• [Exercise details]: Wherever the word "image" turns up in a line of the entries, copy that line.

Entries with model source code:
━━━━━━━━━━━━━━━━
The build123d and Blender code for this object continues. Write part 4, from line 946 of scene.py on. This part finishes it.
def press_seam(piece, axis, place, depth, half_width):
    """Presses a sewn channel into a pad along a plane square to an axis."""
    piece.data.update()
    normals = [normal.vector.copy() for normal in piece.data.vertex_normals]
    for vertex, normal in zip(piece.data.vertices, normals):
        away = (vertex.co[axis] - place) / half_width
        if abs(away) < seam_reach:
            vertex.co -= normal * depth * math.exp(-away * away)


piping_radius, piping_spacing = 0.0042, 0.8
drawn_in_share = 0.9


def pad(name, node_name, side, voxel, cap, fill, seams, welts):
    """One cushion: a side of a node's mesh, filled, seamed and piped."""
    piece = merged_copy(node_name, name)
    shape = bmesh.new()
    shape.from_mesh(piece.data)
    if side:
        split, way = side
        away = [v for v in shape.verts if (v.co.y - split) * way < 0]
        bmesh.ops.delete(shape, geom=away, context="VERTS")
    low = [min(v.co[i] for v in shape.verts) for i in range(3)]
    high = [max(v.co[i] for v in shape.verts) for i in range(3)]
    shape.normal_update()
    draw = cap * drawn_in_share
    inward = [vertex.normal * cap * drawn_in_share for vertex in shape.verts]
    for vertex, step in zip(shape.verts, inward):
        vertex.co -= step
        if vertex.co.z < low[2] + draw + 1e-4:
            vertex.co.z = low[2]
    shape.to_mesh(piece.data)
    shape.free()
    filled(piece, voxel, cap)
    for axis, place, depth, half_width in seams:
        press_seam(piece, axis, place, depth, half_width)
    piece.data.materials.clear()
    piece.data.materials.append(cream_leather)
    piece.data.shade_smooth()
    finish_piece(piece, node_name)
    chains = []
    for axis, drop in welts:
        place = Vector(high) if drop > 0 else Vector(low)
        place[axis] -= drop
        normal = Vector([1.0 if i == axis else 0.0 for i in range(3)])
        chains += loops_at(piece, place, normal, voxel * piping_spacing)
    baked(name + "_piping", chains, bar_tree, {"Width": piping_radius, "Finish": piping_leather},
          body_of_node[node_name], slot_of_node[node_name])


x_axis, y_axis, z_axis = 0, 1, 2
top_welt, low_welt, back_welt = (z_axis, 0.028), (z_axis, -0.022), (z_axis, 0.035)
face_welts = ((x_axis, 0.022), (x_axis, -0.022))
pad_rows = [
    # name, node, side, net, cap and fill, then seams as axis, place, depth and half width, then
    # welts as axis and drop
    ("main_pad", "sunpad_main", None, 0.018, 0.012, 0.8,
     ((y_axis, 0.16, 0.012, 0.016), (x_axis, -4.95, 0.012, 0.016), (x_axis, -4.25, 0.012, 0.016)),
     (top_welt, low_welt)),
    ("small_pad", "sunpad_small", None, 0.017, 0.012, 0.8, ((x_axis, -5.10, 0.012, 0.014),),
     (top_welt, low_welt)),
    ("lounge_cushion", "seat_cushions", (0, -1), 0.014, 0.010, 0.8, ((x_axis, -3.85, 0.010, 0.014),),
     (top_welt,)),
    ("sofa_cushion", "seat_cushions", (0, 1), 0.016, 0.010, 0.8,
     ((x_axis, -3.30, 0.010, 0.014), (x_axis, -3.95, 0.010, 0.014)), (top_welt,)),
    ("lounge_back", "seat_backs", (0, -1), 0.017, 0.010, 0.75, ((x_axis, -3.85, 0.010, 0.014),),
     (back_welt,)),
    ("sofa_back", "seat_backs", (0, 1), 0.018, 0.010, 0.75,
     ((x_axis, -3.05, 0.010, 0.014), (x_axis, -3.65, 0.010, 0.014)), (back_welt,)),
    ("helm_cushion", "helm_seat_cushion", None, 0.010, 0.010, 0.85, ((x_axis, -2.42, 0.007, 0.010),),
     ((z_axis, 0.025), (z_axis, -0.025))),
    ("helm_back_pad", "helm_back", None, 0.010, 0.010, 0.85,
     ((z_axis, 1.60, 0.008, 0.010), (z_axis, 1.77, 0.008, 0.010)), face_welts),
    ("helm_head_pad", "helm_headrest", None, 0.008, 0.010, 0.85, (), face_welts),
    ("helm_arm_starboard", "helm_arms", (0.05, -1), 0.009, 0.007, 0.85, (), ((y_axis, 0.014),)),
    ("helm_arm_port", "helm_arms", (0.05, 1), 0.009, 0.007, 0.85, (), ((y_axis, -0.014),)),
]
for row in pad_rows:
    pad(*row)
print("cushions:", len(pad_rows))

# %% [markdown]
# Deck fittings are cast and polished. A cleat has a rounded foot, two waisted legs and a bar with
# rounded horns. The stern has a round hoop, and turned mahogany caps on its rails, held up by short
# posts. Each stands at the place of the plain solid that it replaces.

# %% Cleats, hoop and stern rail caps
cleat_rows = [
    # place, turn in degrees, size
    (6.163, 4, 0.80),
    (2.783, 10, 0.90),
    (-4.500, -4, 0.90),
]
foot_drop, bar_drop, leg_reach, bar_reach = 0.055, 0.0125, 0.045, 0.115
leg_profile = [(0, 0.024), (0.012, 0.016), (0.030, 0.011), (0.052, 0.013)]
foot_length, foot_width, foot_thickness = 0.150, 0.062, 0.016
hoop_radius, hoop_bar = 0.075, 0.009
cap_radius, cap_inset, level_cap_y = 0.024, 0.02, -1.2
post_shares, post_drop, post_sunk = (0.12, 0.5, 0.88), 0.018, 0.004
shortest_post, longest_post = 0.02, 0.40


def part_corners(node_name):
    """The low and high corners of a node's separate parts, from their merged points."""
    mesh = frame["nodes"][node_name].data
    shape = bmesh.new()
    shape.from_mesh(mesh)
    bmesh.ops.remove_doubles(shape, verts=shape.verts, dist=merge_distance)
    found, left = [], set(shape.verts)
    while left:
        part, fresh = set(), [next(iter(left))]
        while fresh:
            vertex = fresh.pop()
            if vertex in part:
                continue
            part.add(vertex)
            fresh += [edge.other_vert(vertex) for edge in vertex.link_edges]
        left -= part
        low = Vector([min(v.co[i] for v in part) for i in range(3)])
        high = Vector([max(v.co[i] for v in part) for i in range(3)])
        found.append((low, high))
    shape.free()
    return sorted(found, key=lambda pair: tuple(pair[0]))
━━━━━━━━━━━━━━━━
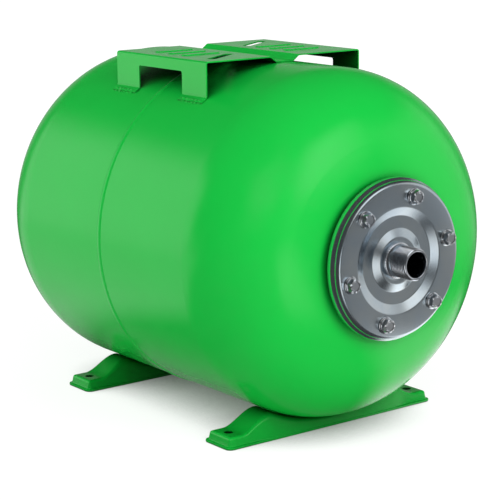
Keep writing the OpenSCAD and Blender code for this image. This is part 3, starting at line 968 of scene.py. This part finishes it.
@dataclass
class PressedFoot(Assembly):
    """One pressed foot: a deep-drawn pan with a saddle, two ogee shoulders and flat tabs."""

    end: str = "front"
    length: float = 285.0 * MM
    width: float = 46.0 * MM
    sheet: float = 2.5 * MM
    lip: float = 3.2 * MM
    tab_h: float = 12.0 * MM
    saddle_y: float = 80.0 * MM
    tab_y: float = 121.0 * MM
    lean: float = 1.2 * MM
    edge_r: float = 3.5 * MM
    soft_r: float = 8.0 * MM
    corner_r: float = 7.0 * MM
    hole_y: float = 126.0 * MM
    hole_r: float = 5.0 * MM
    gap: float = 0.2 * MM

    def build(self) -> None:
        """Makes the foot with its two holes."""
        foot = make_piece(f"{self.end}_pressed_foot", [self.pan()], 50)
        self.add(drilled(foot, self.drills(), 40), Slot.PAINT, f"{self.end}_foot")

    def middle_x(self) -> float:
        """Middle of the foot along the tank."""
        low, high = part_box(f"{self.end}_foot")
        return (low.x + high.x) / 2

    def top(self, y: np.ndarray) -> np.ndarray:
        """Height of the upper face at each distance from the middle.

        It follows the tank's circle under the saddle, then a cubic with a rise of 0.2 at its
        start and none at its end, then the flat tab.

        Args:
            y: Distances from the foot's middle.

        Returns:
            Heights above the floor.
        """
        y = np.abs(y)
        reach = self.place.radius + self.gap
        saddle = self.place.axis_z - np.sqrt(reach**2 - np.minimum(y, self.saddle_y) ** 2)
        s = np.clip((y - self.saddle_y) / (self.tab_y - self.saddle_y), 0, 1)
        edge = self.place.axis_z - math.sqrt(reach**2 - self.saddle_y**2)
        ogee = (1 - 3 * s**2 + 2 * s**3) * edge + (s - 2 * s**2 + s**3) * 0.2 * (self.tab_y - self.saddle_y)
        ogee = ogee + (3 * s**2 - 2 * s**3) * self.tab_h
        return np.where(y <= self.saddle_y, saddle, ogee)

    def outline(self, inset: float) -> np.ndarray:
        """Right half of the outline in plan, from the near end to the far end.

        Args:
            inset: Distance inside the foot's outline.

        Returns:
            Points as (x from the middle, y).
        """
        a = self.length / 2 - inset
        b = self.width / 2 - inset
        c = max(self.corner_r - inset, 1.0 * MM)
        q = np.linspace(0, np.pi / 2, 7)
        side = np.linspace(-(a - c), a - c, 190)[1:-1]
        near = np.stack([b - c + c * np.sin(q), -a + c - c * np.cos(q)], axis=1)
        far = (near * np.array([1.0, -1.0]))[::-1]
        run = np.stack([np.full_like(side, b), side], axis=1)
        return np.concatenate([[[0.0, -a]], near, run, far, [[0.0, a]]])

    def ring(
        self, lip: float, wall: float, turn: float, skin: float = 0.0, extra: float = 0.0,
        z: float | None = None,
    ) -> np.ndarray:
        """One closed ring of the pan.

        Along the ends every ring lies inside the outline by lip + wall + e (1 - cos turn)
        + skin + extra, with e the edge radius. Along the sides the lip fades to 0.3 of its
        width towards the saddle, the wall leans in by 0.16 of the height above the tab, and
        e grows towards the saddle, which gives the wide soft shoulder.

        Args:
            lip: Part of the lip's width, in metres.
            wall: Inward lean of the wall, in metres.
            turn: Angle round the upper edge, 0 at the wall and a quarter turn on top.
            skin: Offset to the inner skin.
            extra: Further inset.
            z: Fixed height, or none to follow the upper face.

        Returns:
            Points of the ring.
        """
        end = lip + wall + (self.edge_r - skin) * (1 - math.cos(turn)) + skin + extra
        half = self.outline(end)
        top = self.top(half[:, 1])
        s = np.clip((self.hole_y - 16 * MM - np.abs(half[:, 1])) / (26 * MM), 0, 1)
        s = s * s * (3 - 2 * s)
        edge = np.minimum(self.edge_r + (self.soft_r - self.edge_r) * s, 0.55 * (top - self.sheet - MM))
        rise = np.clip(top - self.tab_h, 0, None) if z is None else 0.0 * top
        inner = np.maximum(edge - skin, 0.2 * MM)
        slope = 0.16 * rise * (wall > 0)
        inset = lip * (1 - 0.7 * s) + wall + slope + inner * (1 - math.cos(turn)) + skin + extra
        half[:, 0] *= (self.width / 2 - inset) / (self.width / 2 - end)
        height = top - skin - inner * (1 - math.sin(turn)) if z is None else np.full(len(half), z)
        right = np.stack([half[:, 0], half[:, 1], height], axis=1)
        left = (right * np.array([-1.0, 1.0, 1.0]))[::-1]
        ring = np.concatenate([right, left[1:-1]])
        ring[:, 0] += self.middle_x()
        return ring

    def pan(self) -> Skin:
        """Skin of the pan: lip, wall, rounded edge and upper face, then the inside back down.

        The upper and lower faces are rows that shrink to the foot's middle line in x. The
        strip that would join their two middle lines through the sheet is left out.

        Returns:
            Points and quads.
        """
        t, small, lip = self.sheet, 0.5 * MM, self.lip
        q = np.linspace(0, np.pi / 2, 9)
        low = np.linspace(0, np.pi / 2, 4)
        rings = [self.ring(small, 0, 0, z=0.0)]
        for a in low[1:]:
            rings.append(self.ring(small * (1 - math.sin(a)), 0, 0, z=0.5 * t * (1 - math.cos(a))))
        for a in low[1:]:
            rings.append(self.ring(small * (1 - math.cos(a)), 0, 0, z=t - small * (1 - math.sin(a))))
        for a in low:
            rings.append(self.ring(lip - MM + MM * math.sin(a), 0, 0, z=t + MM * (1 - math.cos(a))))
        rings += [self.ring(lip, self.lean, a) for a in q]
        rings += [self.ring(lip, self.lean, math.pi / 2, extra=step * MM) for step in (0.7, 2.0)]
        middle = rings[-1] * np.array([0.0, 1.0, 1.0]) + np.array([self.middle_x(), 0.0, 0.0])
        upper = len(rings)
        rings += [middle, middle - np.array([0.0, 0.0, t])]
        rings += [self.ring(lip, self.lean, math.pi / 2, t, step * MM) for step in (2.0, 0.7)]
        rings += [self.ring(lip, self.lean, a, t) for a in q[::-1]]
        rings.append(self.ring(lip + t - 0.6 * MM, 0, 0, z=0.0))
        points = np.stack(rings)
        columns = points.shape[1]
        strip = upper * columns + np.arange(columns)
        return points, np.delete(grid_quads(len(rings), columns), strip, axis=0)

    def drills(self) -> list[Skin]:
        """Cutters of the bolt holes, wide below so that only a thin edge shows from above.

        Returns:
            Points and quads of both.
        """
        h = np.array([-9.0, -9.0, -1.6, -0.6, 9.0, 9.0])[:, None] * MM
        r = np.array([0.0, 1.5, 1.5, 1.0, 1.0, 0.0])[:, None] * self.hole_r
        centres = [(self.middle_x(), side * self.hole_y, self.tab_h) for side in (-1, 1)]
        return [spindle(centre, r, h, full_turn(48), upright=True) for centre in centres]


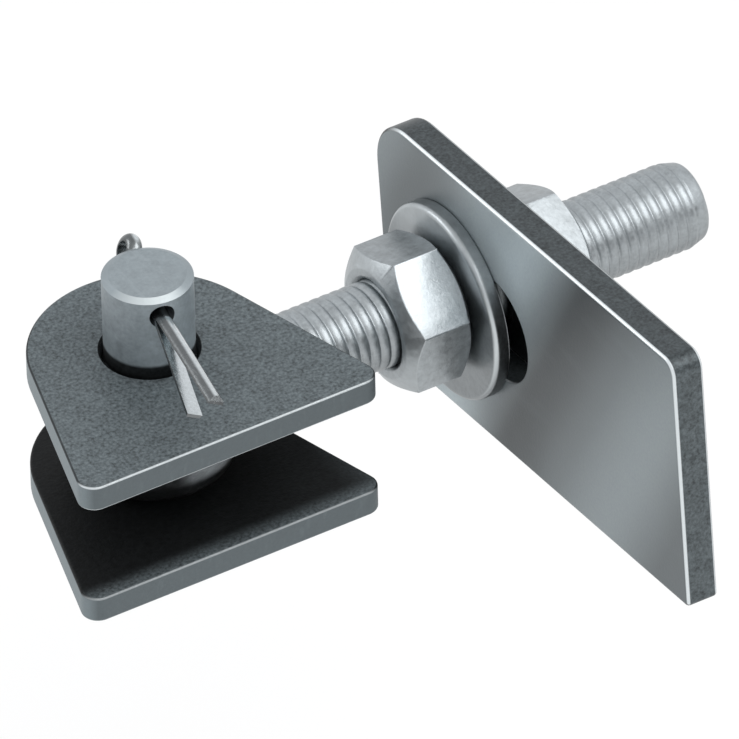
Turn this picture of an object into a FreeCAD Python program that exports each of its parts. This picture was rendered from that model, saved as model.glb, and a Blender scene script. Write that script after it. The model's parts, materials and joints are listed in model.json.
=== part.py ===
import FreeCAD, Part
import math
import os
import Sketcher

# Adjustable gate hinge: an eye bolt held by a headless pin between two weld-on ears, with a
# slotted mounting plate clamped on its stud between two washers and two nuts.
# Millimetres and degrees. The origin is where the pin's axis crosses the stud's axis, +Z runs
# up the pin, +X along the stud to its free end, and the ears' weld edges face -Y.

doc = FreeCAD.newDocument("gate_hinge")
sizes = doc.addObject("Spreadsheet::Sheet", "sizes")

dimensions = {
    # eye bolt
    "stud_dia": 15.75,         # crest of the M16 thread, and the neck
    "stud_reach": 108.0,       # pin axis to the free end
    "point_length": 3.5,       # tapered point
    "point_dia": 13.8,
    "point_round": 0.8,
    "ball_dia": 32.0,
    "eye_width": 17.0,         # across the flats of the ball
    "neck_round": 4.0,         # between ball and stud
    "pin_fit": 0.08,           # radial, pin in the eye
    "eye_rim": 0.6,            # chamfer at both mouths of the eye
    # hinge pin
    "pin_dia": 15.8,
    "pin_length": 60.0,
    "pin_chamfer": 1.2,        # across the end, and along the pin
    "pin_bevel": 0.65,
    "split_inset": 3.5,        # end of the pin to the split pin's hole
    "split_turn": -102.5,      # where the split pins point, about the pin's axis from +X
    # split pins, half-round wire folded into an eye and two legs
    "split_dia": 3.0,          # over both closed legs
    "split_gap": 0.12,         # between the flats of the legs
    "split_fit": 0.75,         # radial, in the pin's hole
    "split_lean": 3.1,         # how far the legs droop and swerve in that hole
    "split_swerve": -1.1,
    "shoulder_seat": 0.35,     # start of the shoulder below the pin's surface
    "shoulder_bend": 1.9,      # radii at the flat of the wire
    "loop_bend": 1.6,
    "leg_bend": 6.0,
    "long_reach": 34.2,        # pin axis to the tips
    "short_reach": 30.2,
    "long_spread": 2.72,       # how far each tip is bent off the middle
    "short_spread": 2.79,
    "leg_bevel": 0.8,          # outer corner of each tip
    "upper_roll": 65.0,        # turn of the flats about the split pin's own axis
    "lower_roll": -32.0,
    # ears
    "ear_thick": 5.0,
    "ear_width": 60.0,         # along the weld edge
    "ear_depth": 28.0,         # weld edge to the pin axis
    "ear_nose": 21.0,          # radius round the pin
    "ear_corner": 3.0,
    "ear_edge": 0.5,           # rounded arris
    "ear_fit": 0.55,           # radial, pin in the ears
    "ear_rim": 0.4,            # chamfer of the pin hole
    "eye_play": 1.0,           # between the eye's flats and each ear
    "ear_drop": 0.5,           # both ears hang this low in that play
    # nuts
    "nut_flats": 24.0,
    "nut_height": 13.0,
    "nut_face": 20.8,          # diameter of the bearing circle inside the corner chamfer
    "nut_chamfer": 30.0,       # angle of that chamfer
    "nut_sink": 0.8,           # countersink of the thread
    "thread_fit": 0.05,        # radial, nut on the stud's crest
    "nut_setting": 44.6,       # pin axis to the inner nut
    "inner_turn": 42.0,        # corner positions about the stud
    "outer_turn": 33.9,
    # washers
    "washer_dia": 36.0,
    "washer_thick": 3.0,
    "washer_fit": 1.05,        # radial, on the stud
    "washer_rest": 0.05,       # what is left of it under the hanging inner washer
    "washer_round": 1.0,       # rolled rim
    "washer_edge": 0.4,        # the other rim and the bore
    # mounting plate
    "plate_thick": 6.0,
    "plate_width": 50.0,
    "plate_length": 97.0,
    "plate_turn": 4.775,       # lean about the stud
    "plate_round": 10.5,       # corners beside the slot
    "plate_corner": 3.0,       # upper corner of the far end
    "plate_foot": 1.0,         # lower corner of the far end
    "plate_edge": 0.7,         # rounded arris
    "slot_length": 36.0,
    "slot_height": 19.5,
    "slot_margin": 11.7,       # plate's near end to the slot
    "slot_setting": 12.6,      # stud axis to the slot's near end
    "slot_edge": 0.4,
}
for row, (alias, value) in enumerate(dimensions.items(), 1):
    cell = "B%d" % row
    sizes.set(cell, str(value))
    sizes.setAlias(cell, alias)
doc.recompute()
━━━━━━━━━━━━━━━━
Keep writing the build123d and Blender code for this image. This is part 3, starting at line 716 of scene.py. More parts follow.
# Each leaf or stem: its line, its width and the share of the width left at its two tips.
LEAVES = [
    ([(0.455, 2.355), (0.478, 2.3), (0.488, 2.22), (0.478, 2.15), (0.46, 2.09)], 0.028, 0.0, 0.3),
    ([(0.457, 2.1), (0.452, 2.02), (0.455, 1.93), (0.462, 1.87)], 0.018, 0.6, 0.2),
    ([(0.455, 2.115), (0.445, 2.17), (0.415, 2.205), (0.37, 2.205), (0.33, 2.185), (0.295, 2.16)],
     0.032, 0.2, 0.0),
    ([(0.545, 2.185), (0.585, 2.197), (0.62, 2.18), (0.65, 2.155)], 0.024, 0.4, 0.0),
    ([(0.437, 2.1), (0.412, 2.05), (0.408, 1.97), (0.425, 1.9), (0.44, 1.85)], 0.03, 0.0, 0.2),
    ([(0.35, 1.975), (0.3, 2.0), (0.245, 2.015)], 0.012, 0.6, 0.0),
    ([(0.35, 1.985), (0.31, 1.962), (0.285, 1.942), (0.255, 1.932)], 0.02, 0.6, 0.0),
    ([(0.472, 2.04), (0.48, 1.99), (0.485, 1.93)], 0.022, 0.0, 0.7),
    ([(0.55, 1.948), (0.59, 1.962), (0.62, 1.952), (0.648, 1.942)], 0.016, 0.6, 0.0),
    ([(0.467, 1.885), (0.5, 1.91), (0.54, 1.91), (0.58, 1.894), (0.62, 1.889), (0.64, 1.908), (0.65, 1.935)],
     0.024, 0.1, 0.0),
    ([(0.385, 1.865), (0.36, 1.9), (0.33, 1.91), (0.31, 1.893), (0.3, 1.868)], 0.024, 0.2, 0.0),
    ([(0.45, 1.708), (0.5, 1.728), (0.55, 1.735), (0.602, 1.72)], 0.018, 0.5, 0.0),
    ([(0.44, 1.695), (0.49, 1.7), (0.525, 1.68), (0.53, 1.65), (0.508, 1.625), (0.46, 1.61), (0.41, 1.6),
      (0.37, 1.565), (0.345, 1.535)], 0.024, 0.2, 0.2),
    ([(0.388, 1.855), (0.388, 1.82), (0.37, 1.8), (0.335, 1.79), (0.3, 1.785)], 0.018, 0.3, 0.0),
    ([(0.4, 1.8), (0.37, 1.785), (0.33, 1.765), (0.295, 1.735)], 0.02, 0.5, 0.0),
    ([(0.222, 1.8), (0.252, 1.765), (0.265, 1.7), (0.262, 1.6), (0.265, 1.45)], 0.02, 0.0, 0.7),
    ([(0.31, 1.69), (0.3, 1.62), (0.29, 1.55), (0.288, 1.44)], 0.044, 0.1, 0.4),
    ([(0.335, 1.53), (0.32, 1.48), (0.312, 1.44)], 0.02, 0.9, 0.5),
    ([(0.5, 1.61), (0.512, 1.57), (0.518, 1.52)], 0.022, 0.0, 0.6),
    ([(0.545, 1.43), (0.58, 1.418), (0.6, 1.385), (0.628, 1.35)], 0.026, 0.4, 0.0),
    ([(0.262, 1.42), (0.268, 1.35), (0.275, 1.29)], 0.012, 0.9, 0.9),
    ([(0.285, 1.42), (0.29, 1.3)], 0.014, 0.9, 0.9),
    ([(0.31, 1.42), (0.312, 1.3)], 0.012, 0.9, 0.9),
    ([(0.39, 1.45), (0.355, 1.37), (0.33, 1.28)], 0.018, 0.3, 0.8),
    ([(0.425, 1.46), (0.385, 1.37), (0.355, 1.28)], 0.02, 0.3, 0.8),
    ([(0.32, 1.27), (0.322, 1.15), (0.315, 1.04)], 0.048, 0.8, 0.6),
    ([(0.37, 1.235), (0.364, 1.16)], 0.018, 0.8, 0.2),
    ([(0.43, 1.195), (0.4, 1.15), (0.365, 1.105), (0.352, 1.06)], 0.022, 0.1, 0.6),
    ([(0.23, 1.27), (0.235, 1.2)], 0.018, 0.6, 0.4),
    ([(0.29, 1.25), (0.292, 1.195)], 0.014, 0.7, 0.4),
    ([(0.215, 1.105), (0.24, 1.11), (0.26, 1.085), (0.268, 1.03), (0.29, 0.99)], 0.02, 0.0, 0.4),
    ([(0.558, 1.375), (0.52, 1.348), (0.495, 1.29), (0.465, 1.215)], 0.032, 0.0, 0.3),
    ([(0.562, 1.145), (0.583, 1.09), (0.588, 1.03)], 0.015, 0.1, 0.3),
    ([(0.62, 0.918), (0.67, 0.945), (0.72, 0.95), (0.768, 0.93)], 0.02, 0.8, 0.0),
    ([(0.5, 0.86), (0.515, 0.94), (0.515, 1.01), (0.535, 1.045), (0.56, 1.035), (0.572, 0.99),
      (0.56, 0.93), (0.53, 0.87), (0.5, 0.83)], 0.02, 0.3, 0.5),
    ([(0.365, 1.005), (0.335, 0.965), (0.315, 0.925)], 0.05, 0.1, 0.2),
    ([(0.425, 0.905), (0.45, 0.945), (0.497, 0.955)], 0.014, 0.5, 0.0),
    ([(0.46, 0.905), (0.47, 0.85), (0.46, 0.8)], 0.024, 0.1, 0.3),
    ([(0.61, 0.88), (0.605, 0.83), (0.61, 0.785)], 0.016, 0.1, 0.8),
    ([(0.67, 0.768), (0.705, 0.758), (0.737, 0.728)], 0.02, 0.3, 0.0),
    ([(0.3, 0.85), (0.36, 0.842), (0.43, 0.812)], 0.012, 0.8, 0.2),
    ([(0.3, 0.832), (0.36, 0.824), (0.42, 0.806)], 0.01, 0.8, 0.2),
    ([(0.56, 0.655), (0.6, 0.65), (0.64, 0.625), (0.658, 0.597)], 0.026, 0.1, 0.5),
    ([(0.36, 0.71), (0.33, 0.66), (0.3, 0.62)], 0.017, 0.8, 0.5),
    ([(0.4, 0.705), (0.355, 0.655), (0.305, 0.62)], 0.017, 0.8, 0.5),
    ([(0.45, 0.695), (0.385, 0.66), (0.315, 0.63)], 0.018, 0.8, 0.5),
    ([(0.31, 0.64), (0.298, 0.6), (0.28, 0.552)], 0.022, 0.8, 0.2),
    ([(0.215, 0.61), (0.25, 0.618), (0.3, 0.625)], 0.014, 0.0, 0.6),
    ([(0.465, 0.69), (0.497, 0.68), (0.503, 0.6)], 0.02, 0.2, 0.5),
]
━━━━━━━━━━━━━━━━
• [Completed task]:
Keep writing the OpenSCAD and Blender code for this image. This is part 3, starting at line 968 of scene.py. This part finishes it.
Keep writing the build123d and Blender code for this image. This is part 3, starting at line 716 of scene.py. More parts follow.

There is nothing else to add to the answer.